Gertrude Stein didn’t actually say that… it’s a line from Woody Allen, fictionalising what Stein would say. Its fiction around a quote.
Ha! So another strike for Fakism! What other antidotes to the emptiness of existence do you admire in the work of other groups or artists?
A Spanish choreographer and playwright that I really admire is Angélica Liddell. She engages with a destructive, tragic and very personal way of exposing her own life, but at the same time it feels like a kind of redemption to her own suffering. I admire her combination of humour and guts. It’s a painful way of exposing your feelings and transposing them into fiction, which I’m also trying to do with this play. There’s always a very personal dimension in anything I write. I also see that was a way of dealing with your own ghosts and history.
It’s perhaps a way of creating your own narrative on both a culture and personal level… and if it’s got humour and resilience it’s a much more powerful narrative?
Fiction is very powerful because as an artist I don’t have to stick to any method. I have the luxury of playing with facts and transforming them as I go along with the creation. This makes it a very powerful tool.
Do you think this could be about going to the essence of something? I mean, so what if its fact or fiction, there’s still something behind it. Like the example of the Gertrude Stein non-quote … so what if she said it or didn’t, there’s something that’s being expressed, beyond the post-truth implications…
It’s also about listening to that voice, because in the performance I’m speaking as both characters. The voice and energy is coming from me, but there are two characters onstage. My voice serves as two extreme opinions, one saying the past was much better and the other saying to just focus on what you’re living right now. I’d like people to identify with this in some way, with their own existence. There’s always an implication of your own persona in whatever is done on stage, in Theatre Praga productions, which creates the hybrid objects we create onstage.
Is there any hint of any integration at any level between the polarities of the dinosaur and psychiatrist… some point which goes beyond both of them?
Yes definitely, at the same time as being polarised they doubt themselves a lot, even with simple things like the date. This creates a lot of grey areas where polarisation becomes an entity that combines all these elements, like trying to shoot in every direction and trying to make something of it.
That sounds like a good description of the kind of thought processes we all go through…

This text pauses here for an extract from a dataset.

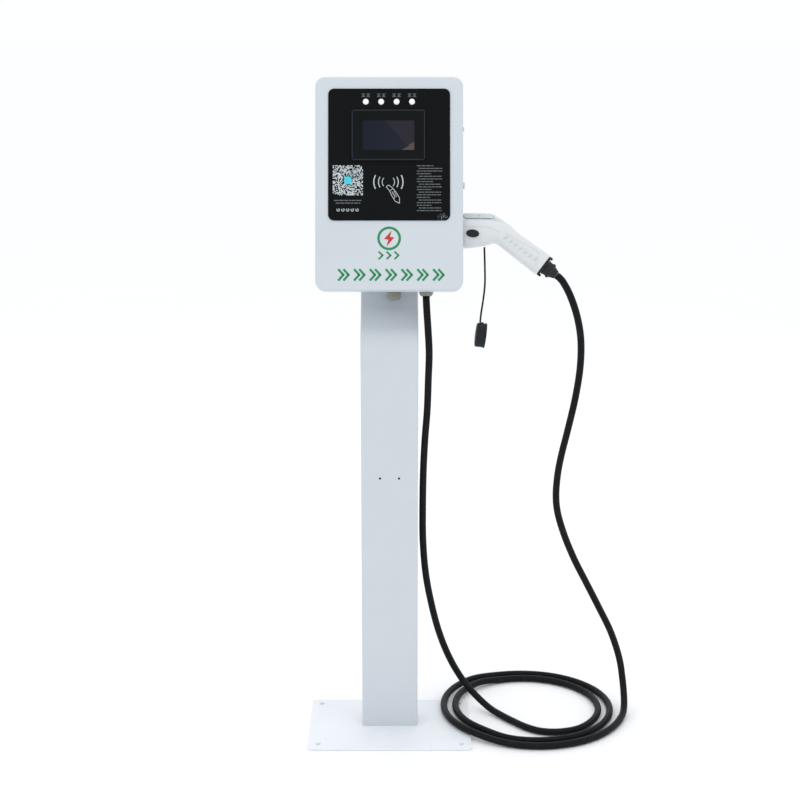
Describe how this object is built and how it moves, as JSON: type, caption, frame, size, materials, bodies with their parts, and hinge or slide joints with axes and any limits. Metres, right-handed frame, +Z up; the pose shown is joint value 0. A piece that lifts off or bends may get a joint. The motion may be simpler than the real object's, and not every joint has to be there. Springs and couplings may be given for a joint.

Especially the artistic process, for me. The best quote I’ve ever read about what is art, was by the Nigerian author Chinua Achebe who said, “the job of an artist is trying to transform the reality that has been given to you”. Sometimes we don’t ask for this reality, it’s just something that’s been presented to you. It sounds simple, but it’s a huge task. For me it’s always about trying to create an alternative to whatever reality we’re living in the moment.
What does transformation mean to you?
I think it is creativity in its very purest form. It’s not just human, animals do it too. Climate change is clearly our error. But you can observe how animals use their creativity to deal with that. Another example, if you watch horrible images of wars on TV you can use your creativity to transform your response. This isn’t exactly escapism, its art.
Is there any message that you’d like people who experience your performance to come away with?
It’s a fantasy, a projection, but I always love to think that when people leave the performance they start to notice the buildings, the city, monuments that were built with human hands, and look at them differently and question what will happen when all of this becomes obsolete, when our cities all disappear at some point in time. Going way further into the future to imagine when Barcelona becomes a ruin, like the dinosaurs who once ruled the earth and are now a few bones in a museum. There’s always something very universal about the play but I’m wondering what people will say about it in Barcelona.